Twice, Trump’s lawyers struggled to distinguish how the President’s obsession with investigating Joe Biden could be separated from the political advantage of smearing a possible electoral opponent. They also fumbled a softball question about Hunter Biden’s allegedly corrupt activities in the Ukraine.

All three questions were put forward by Republicans, as Democrats have mostly aimed their questions at the House managers.

The difficulty the Trump team has had with grappling with the facts bolstering the Democrats case may be the reason many Republicans are coalescing around an acquittal argument that will assert the President did nothing wrong in his Ukraine gambit. It also explains why other Republicans are glomming onto a far-outside-the-norm legal theory put forward by the Trump team asserting that abuse of power, which the House alleges, is not an impeachable offense.

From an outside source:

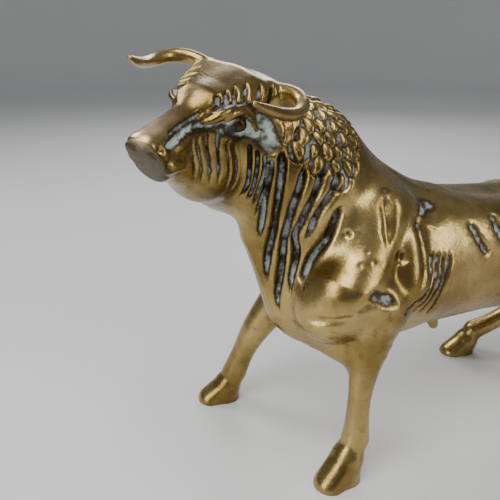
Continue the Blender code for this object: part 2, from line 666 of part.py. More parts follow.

The first instance of the friendly fire the Trump team took on from the GOP came from a question posed by Sens. Susan Colins (ME) and Lisa Murkowksi (AK), two moderates who are considering voting in favor of additional witnesses testifying at the Senate trial.

They asked the Trump team whether Trump mentioned Biden in connection with the broader anti-corruption efforts in Ukraine prior to the April announcement of Biden’s presidential candidacy.

After some meandering about the House’s impeachment process, White House attorney Pat Philbin conceded that he couldn’t “point to something in the record that shows President Trump at an earlier time mentioning specifically something related to Joe or Hunter Biden.”

Instead, he pointed to the pre-April efforts by Trump private attorney Rudy Giuliani to dig up dirt in Ukraine. But even that is a dicy answer, given the Giuliani has said publicly that those efforts were not about foreign policy, but rather driven by his  personal representation of Trump.

The picture didn’t get much clearer when the Trump team got another bite of the apple via a question from Sens. Deborah Fischer (R-NE), Mike Crapo (R-ID) and Jim Risch (R-ID) — all Trump loyalists.

They asked more generally about when the U.S. government developed concerns about the Burisma, the Ukrainian energy that hired Hunter Biden to its board while Vice President Joe Biden was leading an anti-corruption campaign in Ukraine.

This time, Philbin tied an even closer link between Trump’s Biden interest and the rogue efforts of Giuliani and his associates to orchestrate a smear campaign against Biden. Philbin rattled off an anti-Biden dossier Giuliani turned over to the State Department and claims pushed by then Hill columnist John Solomon, among other reports about the Bidens.

In doing so, he validated key facts and events in the House’s impeachment case, rather than undermined them. The House Intelligence Committee impeachment report surfaced evidence of coordination between Solomon, Giuliani and his associates, while arguing that the push to investigate Biden was being driven by channels outside the U.S. policy making apparatus, rather than as part of an official anti-corruption campaign. Nowhere did Philbin’s answer point to concerns about Burisma coming internally from the U.S. government, beyond the demands from Trump himself.

Even a gimme question from Sens. John Kennedy (R-LA) and Jerry Moran (R-KS) asking what Hunter Biden did for the money that Burisma paid him, posed issues for the defense. Trump attorney Pam Bondi appeared unsure of the key points she was aiming to drive home about Biden’s tenure at the Burisma, at one point spending several seconds, while turning pages in her binder, to finish a sentence detailing when Biden left the board. The DNC quickly cut and tweeted out a clip of the flub.

Trump’s team seemed more at ease when airing their complaints about the House’s impeachment process, or attacked the House managers.